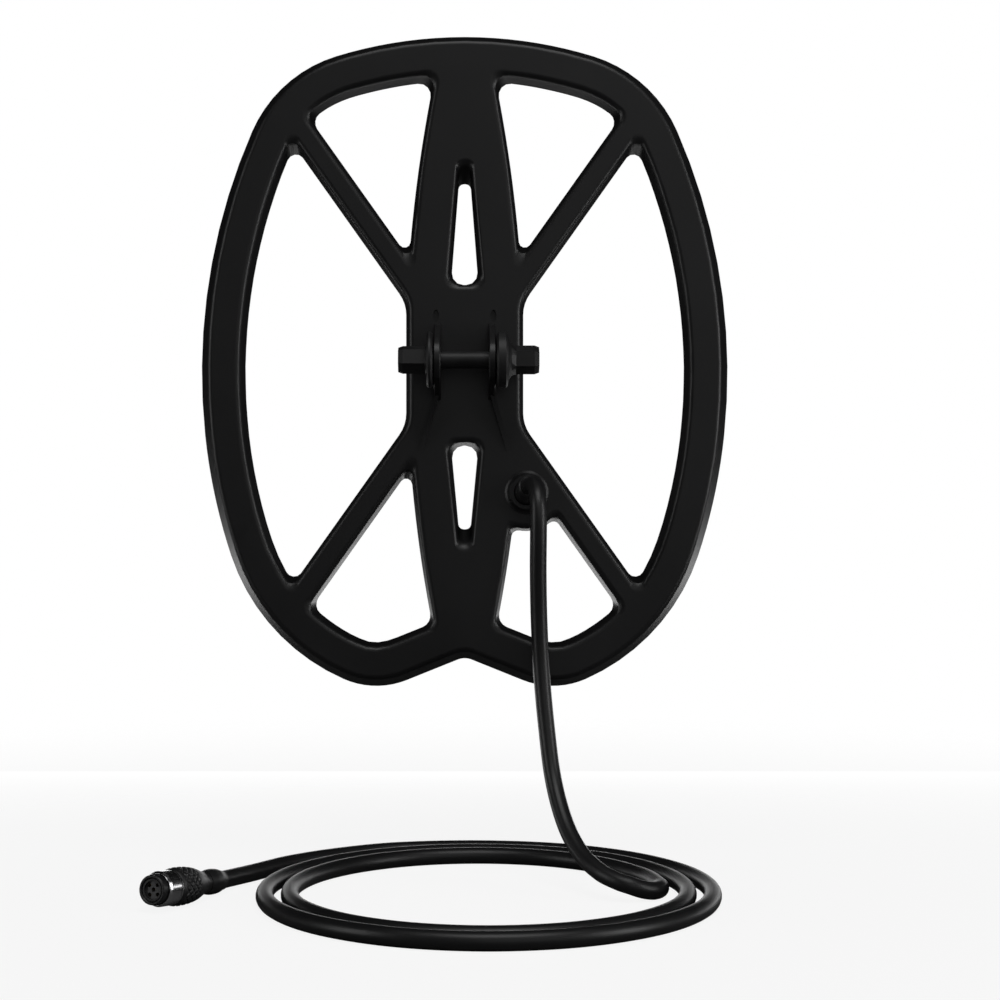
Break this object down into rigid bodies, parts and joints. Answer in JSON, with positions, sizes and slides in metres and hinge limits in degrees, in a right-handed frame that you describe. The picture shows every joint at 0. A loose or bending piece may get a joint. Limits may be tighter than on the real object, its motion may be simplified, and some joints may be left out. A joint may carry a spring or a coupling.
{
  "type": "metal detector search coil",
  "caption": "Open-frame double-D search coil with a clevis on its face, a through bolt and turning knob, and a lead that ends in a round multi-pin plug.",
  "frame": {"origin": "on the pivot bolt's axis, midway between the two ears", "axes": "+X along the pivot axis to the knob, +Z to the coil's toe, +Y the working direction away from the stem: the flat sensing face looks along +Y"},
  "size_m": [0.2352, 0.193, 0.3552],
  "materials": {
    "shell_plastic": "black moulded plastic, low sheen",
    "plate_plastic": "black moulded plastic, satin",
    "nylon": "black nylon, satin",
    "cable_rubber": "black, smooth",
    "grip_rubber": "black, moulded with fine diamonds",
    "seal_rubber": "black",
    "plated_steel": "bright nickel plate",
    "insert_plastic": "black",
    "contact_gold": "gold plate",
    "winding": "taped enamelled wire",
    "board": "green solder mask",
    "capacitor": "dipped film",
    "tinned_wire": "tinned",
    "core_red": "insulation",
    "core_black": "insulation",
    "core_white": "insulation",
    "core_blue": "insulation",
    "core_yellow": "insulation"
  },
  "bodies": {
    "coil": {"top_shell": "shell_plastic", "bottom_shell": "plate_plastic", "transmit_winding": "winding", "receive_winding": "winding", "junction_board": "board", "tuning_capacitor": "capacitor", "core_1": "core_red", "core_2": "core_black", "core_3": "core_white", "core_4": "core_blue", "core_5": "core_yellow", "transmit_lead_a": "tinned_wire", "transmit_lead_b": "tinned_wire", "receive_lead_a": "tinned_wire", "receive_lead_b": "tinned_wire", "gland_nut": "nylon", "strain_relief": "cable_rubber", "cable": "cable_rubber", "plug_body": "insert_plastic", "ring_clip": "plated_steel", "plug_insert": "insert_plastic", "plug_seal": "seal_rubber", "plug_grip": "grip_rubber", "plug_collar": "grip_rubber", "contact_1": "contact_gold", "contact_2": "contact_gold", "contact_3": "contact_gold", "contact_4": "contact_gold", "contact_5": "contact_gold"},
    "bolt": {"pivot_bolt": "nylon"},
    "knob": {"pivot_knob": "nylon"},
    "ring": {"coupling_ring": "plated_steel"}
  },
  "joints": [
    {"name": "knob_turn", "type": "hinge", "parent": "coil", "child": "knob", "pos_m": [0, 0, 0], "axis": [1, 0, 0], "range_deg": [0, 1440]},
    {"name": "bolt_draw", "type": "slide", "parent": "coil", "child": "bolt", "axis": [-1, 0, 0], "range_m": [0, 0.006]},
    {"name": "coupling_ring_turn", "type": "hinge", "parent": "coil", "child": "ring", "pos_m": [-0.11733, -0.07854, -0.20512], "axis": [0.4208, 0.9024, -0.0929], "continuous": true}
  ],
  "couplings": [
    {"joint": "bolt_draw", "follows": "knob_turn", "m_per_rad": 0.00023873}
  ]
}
■ ■ ■ ■ ■ ■ ■
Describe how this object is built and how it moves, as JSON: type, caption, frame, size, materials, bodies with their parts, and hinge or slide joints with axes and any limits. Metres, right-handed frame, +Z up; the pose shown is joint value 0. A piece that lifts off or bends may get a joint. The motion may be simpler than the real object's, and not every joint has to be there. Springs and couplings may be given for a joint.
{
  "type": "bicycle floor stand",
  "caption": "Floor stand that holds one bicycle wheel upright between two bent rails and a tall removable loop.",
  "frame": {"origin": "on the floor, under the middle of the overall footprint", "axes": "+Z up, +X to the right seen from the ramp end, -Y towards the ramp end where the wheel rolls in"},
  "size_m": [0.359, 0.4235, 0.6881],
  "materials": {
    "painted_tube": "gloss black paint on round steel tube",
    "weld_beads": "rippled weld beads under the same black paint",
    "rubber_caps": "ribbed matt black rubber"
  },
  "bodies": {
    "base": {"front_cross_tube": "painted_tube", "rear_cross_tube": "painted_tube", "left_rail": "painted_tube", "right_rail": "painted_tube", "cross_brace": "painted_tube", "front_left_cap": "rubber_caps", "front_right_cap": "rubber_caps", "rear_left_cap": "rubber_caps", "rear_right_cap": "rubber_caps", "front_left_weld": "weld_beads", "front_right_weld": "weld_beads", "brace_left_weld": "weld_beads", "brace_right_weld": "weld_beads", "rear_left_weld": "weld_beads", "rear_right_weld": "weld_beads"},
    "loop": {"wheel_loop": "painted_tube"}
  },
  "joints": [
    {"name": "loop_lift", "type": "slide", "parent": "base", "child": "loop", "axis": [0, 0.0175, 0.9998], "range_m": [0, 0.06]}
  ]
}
■ ■ ■ ■ ■ ■ ■
_WHAT YOU WILL DO_:
Using the data above, copy each line that contains "object".

_EXERCISE RESPONSE_:
Break this object down into rigid bodies, parts and joints. Answer in JSON, with positions, sizes and slides in metres and hinge limits in degrees, in a right-handed frame that you describe. The picture shows every joint at 0. A loose or bending piece may get a joint. Limits may be tighter than on the real object, its motion may be simplified, and some joints may be left out. A joint may carry a spring or a coupling.
Describe how this object is built and how it moves, as JSON: type, caption, frame, size, materials, bodies with their parts, and hinge or slide joints with axes and any limits. Metres, right-handed frame, +Z up; the pose shown is joint value 0. A piece that lifts off or bends may get a joint. The motion may be simpler than the real object's, and not every joint has to be there. Springs and couplings may be given for a joint.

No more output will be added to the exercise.